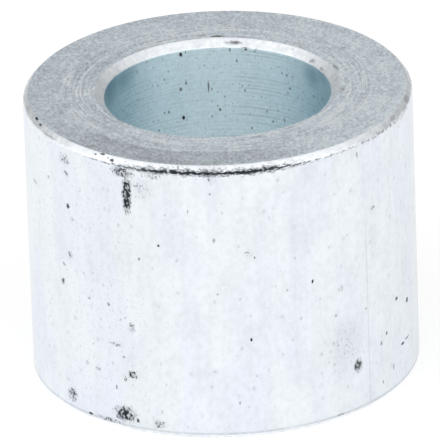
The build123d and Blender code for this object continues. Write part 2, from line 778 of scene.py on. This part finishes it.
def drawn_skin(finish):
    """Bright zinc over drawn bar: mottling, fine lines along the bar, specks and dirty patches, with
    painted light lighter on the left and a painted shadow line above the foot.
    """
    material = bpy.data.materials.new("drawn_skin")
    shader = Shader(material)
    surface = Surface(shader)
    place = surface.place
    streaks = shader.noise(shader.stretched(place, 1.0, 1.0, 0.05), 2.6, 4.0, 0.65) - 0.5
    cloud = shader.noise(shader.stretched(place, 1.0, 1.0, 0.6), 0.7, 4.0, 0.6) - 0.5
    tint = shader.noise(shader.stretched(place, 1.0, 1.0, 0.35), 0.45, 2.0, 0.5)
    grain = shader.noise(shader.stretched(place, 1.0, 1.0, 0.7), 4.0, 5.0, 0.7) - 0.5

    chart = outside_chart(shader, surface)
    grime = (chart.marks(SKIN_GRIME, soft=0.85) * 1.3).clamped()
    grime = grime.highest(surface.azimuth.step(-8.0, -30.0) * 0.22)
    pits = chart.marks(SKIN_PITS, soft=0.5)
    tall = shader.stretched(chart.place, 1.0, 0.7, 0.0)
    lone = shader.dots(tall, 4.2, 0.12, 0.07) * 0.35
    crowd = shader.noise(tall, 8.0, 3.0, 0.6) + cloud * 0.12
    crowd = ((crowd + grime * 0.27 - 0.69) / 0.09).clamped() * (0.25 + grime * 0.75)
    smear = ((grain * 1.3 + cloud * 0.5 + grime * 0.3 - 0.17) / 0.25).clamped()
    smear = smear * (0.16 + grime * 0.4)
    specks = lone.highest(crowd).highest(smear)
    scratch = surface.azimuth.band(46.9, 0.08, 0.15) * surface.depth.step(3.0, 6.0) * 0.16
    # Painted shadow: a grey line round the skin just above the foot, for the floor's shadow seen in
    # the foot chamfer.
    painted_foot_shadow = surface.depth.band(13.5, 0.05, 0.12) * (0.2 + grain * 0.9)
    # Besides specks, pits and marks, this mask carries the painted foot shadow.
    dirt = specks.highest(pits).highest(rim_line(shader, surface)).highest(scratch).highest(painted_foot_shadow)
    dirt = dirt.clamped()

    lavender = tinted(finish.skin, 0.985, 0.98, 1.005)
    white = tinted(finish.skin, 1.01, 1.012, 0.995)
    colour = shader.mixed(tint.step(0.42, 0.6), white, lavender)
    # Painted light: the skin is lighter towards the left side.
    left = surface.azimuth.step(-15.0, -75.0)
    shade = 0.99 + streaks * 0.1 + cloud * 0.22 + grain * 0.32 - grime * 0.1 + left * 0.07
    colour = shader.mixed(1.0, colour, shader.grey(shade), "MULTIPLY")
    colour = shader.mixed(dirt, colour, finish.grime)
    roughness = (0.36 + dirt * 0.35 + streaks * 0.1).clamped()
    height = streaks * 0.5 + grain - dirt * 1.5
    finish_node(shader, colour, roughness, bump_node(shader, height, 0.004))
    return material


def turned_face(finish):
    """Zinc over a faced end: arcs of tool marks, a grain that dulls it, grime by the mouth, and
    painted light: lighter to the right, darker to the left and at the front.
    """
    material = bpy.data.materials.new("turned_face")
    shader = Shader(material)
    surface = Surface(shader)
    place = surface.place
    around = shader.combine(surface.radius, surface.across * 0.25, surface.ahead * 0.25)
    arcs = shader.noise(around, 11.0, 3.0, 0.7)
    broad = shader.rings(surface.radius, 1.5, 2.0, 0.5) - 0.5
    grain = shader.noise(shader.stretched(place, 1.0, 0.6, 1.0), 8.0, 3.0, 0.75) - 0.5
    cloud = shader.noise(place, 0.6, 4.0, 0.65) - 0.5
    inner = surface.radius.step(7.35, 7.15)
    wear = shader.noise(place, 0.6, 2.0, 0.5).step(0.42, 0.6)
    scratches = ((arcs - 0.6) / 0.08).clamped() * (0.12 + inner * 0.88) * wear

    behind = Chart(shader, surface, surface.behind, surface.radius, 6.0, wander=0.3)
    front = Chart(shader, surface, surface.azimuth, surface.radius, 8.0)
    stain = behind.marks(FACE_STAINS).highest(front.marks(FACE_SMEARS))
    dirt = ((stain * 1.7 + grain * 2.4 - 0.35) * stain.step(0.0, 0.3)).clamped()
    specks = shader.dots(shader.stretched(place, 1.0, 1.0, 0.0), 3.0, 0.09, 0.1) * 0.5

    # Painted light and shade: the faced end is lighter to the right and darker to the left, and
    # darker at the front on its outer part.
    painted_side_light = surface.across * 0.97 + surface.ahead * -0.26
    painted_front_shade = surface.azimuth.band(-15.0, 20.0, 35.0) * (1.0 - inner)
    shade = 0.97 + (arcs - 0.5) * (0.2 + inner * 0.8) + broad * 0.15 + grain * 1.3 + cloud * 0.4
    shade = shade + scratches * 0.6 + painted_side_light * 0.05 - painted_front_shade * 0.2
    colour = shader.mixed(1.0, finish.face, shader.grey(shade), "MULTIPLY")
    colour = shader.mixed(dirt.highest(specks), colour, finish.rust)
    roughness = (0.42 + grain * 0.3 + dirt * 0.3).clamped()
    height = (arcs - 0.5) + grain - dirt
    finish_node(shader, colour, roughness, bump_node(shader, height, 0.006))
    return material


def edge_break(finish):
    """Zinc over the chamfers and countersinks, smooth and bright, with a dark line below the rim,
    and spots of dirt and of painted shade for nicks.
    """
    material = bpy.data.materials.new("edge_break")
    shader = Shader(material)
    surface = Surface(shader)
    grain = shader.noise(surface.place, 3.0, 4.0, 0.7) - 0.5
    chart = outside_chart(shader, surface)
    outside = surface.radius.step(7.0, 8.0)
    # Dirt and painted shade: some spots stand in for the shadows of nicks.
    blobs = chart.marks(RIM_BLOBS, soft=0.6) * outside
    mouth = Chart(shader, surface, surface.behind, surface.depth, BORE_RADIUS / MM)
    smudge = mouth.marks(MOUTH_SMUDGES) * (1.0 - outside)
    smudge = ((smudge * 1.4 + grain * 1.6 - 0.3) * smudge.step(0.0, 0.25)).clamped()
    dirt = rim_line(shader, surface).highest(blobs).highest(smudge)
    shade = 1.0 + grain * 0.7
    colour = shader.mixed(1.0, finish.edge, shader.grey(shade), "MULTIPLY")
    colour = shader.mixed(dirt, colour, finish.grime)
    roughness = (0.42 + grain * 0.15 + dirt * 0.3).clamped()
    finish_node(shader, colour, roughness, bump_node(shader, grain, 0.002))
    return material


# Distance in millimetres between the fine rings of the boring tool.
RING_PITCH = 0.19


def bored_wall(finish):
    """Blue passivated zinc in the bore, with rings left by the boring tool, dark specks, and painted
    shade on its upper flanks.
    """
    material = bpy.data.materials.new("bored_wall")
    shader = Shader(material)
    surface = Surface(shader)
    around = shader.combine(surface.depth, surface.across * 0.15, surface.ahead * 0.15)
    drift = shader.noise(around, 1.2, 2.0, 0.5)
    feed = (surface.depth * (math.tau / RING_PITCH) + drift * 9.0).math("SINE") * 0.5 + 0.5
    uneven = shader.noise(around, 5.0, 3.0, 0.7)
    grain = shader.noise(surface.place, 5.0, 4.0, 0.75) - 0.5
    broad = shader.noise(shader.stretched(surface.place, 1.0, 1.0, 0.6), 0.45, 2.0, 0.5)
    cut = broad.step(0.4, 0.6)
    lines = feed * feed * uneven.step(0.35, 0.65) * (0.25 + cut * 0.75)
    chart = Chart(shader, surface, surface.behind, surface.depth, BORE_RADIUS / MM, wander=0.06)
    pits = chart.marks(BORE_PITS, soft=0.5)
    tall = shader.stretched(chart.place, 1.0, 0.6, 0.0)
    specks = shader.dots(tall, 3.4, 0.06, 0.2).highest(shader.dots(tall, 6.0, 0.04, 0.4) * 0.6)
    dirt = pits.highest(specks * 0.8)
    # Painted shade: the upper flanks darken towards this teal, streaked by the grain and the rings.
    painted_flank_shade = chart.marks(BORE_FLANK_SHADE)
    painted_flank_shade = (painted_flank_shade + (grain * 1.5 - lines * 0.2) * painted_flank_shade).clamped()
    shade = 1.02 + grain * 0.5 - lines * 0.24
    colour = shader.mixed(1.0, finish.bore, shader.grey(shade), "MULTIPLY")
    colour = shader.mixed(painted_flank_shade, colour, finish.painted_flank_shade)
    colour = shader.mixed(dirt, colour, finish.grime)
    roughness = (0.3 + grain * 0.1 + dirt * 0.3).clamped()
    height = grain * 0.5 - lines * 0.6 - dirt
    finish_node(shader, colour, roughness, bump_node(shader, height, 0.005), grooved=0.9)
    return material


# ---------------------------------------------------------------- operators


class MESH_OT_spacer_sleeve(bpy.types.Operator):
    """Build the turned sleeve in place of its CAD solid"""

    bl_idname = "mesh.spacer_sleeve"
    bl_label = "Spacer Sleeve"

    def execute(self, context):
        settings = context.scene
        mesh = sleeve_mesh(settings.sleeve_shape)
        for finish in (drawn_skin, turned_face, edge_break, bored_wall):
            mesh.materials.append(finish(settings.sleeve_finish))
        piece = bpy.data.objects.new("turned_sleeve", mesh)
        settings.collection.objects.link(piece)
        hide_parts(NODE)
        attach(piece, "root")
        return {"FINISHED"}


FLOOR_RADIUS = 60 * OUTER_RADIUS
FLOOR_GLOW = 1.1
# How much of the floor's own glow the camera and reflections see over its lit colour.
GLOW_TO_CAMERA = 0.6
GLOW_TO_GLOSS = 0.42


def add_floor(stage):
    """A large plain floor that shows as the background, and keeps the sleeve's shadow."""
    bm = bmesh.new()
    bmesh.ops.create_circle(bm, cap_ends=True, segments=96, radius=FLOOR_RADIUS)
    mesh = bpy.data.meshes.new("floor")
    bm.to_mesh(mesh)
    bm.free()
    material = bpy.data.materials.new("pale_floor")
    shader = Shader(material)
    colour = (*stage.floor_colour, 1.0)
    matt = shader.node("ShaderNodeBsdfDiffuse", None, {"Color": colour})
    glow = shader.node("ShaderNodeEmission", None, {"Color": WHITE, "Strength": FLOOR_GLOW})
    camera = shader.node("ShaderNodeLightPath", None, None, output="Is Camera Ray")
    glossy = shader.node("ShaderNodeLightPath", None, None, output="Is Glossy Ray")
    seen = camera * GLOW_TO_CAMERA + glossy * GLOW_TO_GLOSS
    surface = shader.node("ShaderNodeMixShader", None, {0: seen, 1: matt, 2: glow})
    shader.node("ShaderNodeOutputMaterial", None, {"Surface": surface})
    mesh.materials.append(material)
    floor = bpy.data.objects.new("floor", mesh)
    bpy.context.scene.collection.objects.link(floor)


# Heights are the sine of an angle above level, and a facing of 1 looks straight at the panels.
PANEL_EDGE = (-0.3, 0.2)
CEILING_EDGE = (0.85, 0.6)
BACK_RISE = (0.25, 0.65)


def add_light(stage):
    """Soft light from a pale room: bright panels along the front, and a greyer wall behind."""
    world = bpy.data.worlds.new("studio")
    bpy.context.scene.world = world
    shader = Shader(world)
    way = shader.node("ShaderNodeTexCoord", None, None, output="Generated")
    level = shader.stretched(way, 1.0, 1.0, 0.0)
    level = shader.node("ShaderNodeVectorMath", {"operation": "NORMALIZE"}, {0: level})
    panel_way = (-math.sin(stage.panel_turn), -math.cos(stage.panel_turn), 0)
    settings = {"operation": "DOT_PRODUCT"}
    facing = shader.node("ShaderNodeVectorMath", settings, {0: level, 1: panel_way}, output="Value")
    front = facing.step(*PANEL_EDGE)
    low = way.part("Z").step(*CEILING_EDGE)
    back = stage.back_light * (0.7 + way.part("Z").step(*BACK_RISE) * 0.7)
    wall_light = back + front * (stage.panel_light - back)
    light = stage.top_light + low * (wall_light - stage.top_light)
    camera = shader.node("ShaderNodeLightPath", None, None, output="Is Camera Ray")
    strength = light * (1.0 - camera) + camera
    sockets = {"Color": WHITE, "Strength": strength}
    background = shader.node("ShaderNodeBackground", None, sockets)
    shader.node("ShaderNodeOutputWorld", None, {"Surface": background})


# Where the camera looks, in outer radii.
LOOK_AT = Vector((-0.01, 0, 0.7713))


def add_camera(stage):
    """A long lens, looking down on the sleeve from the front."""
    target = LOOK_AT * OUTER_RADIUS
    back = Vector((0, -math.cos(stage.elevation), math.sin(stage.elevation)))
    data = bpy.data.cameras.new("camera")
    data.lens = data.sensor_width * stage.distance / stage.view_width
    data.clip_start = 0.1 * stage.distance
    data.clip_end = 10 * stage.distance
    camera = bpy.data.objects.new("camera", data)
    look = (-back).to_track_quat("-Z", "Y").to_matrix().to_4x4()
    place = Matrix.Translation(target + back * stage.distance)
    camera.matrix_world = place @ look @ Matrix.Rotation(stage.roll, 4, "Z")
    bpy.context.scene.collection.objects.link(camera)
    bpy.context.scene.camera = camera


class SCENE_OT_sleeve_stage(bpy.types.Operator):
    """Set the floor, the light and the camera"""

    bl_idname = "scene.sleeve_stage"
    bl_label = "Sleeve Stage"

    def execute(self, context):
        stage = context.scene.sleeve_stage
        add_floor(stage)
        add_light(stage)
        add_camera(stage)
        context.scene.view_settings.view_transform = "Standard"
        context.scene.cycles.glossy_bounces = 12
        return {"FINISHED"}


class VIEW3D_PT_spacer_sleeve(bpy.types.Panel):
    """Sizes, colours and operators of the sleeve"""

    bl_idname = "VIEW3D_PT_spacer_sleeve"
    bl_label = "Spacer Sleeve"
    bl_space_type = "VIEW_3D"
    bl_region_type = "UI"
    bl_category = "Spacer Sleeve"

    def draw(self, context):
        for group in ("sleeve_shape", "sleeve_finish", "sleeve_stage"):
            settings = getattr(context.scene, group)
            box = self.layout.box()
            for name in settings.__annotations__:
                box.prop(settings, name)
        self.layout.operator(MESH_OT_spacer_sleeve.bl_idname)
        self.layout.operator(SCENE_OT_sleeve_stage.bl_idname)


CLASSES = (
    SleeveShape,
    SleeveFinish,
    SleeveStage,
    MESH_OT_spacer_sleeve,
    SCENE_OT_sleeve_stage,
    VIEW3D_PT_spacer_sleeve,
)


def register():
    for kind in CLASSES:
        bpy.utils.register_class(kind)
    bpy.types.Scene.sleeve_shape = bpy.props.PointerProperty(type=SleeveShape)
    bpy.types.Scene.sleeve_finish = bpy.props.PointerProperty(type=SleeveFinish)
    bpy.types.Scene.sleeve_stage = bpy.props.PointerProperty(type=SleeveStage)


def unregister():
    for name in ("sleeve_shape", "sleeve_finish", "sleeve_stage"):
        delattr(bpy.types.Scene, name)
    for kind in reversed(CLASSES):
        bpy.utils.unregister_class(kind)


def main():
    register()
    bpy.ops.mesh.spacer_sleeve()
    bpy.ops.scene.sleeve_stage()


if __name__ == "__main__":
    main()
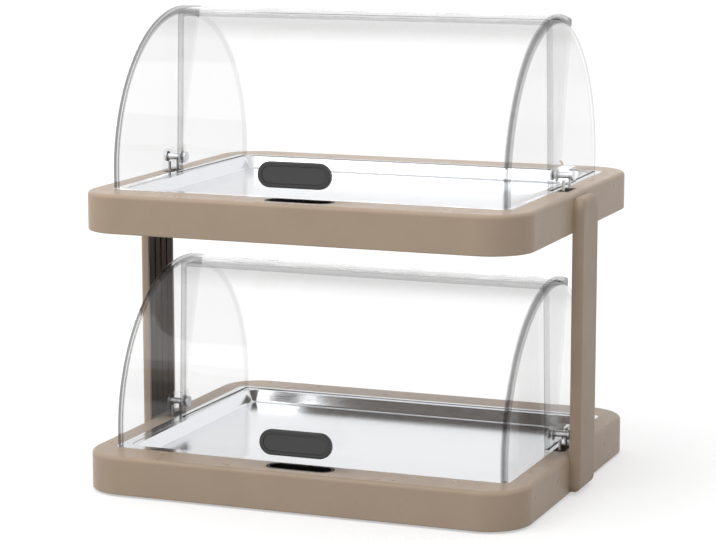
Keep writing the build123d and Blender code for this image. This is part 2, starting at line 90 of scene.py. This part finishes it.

**Job:**
What do the lines above say from the one containing "hide_parts(NODE)" down to the one containing "GLOW_TO_GLOSS = 0.42"? Return them exactly, both end lines included, and only them.

**Problem solution:**
        hide_parts(NODE)
        attach(piece, "root")
        return {"FINISHED"}


FLOOR_RADIUS = 60 * OUTER_RADIUS
FLOOR_GLOW = 1.1
# How much of the floor's own glow the camera and reflections see over its lit colour.
GLOW_TO_CAMERA = 0.6
GLOW_TO_GLOSS = 0.42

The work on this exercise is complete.